Decent insurance package for small RFD, possibly including home cover?

4(T)

LE
I'm after an insurance policy suitable in price and scope for a home-based/limited turnover RFD, mainly for the public liability cover.

Ideally, I'd like to find a firm that could do RFD and standard domestic home insurance in one combined bespoke package, as its pretty much impossible to find a home insurance company that can cope with a home-based business.

Any ideas or leads?



My normal house insurance policy has ended, and this year the company want to treble the premium. No claims, changes or problems on my part - its apparently because crime is booming and we live in a country without a functioning government or criminal justice system.

Like many/most insurance companies, they've demanded a long list of security enhancements - yet cannot compute anything thats not on the list but might be of higher security (e.g. I'm heavily penalised for an old French door with inadequate locks, despite the fact its protected by a LPS1175 Level 1 security grille and monitored alarm with police response!).

Hence I could do with an all-in-one domestic insurance package that takes account of the high RFD security in place on the premises.
 

ugly

LE
Moderator
Good luck with that, let us know if you do find someone. My wifes business insurance was for working from home with stock cover. It was about £174 a year but didn't cover the house but covered the stock and liability public and employers.
 

theinventor

Old-Salt
Have you tried the NFU? Not always the cheapest, but I've heard from those that use them that being based out of local offices they tend to understand and apply a bit of common sense when others give it the "computer says no"
 

ugly

LE
Moderator
That £174 covered business not house but included public and employers liability for up to 10 outdoor type events for about £10 million and about £10 to £20K's worth of stock.
 
I'm after an insurance policy suitable in price and scope for a home-based/limited turnover RFD, mainly for the public liability cover.
Normally specialist brokers exist for each trade, if you belong to a trade association ask for recommendations

I believe insurance premium tax has gone up since last yr ?

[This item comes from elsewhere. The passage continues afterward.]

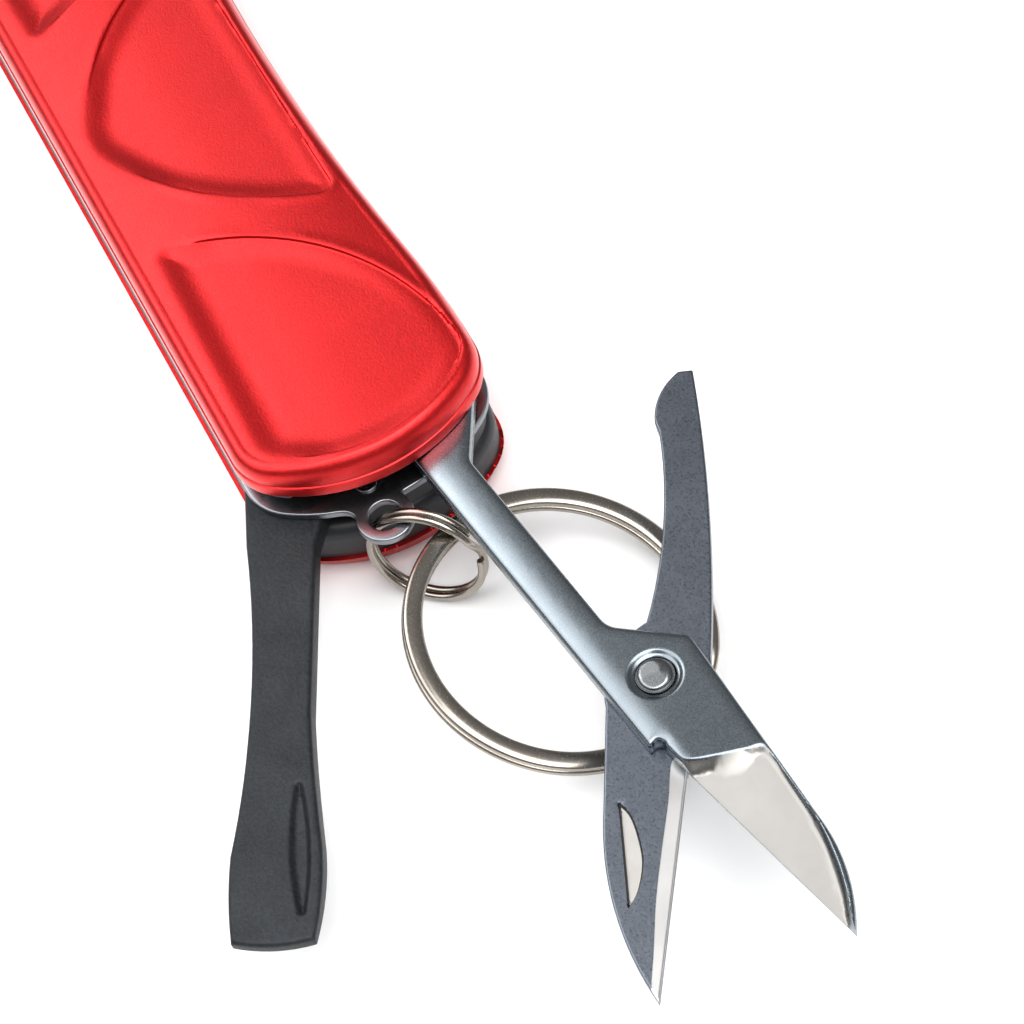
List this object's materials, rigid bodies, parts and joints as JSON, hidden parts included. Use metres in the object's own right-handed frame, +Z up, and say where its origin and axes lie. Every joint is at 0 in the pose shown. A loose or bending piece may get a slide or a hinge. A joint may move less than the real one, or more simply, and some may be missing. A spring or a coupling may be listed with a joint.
{
  "type": "multi tool",
  "caption": "Pocket multi tool with a waisted red two-scale handle, folding scissors, flat driver and knife blade, and a split key ring on a liner lug.",
  "frame": {"origin": "centre of the rear scale's flat resting side", "axes": "+X along the handle to the scissors end, +Z up through the tool stack to the front scale, +Y to the side from which the scissors and knife open"},
  "size_m": [0.1352, 0.0522, 0.0151],
  "materials": {
    "red_anodised": "satin anodised metal with a fine grain",
    "black_core": "satin moulded",
    "liner_steel": "satin",
    "spring_steel": "satin",
    "pin_steel": "polished",
    "scissors_steel": "satin, ground blade",
    "dark_steel": "dark tumbled",
    "blasted_steel": "bead blasted dark grey",
    "nickel_ring": "nickel plated"
  },
  "bodies": {
    "handle": {"front_scale": "red_anodised", "rear_scale": "red_anodised", "front_insert": "black_core", "rear_insert": "black_core", "mid_liner": "liner_steel", "lower_end_spacer": "black_core", "lower_back_spacer": "black_core", "upper_spacer": "black_core", "centre_spring": "spring_steel", "upper_spring": "spring_steel", "spring_block": "black_core", "scissors_pin": "pin_steel", "driver_pin": "pin_steel", "knife_pin": "pin_steel", "body_rivets": "pin_steel", "spring_rivets": "pin_steel", "centre_rivet": "pin_steel", "liner_rivet": "pin_steel", "knife_washer": "pin_steel"},
    "scissors": {"scissors_fixed_half": "scissors_steel", "tang_collar": "scissors_steel", "scissors_rivet": "pin_steel"},
    "lever": {"scissors_lever": "dark_steel"},
    "driver": {"flat_driver": "blasted_steel"},
    "knife": {"knife_blade": "scissors_steel"},
    "small_ring": {"small_ring": "nickel_ring"},
    "key_ring": {"key_ring": "nickel_ring"}
  },
  "joints": [
    {"name": "scissors_fold", "type": "hinge", "parent": "handle", "child": "scissors", "pos_m": [0.0365, 0.0048, 0.0104], "axis": [0, 0, 1], "range_deg": [0, 180]},
    {"name": "lever_close", "type": "hinge", "parent": "scissors", "child": "lever", "pos_m": [0.0682, 0.0087, 0.0096], "axis": [0, 0, 1], "range_deg": [0, 33]},
    {"name": "driver_fold", "type": "hinge", "parent": "handle", "child": "driver", "pos_m": [0.0335, -0.0062, 0.007], "axis": [0, 0, 1], "range_deg": [-152, 15]},
    {"name": "knife_open", "type": "hinge", "parent": "handle", "child": "knife", "pos_m": [-0.036, 0.005, 0.007], "axis": [0, 0, 1], "range_deg": [0, 178]},
    {"name": "small_ring_swing", "type": "hinge", "parent": "handle", "child": "small_ring", "pos_m": [0.0431, -0.0021, 0.00855], "axis": [0, 0, 1], "range_deg": [-2, 10]},
    {"name": "key_ring_lift", "type": "hinge", "parent": "small_ring", "child": "key_ring", "pos_m": [0.04574, -0.00047, 0.00506], "axis": [0.7318, -0.6568, 0.182], "range_deg": [0, 13]}
  ]
}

Do the french doors want a 5 lever lock ? some time its cheaper to make the change than ask for common sense ?
 

Dread

LE
www.simplybusiness.co.uk insures bricks and mortar gunshops , no visits no BS , massively cheaper than BASC and GTA , policy is usually with Zurich.
They don't insure anything: they are a broker… but Zurich are a very strong company with decent products.

By all means get a quote from them, but check who the insurer is before paying: one way of getting cheap insurance is to use unrated insurers (often based outside of the UK and operating on Freedom of Services basis): In the last year 5 of these companies issuing policies in the UK have gone tits-up because they wrote for market share and not for profit. What does that mean? It means that if the insurer was outside of the UK then the chance of you getting any claim paid is almost zero, likewise any chance of you getting any premium back.

While you probably don't need a AA+ rated company, stick to one that shows up on Google with a decent website (so you can see where they are, what they do, how long they've been around) and rating of BBB+ or better (often an insurer's website will show their rating, otherwise Google is again your friend). Cheap insurance is often cheap for a reason: because it's shit. If everything looks ok then have a look at the policy wording: dull as ditch water to read, but spend 5 minutes concentrating on it: you may discover that it is brilliant and covers everything (all risks) or that the only risk covered is your building/clients/employees being hit by a falling Elvis Presley (and then only if from a Lancaster Bomber en route from the Moon). Devil is in the detail.
 
They don't insure anything: they are a broker… but Zurich are a very strong company with decent products.

By all means get a quote from them, but check who the insurer is before paying: one way of getting cheap insurance is to use unrated insurers (often based outside of the UK and operating on Freedom of Services basis): In the last year 5 of these companies issuing policies in the UK have gone tits-up because they wrote for market share and not for profit. What does that mean? It means that if the insurer was outside of the UK then the chance of you getting any claim paid is almost zero, likewise any chance of you getting any premium back.

While you probably don't need a AA+ rated company, stick to one that shows up on Google with a decent website (so you can see where they are, what they do, how long they've been around) and rating of BBB+ or better (often an insurer's website will show their rating, otherwise Google is again your friend). Cheap insurance is often cheap for a reason: because it's shit. If everything looks ok then have a look at the policy wording: dull as ditch water to read, but spend 5 minutes concentrating on it: you may discover that it is brilliant and covers everything (all risks) or that the only risk covered is your building/clients/employees being hit by a falling Elvis Presley (and then only if from a Lancaster Bomber en route from the Moon). Devil is in the detail.
Zurich direct £1500 , through the broker <£600.00
 
They're insuring themselves, not you. My lad woks for a national company and understands the algorthym which hikes people who stay with them next year, just letting the direct debit roll over. Shop around for better, then call your original insurers and ask them to beat it with extra benefits. He saves me £100's of pounds a year on house, contents and workshop filed with other people's gear under repair. Then again, I've only ever claimed once and that was for someone who badly injured themselves, I'm told it could run into £100k but my arse is covered with Lloyds.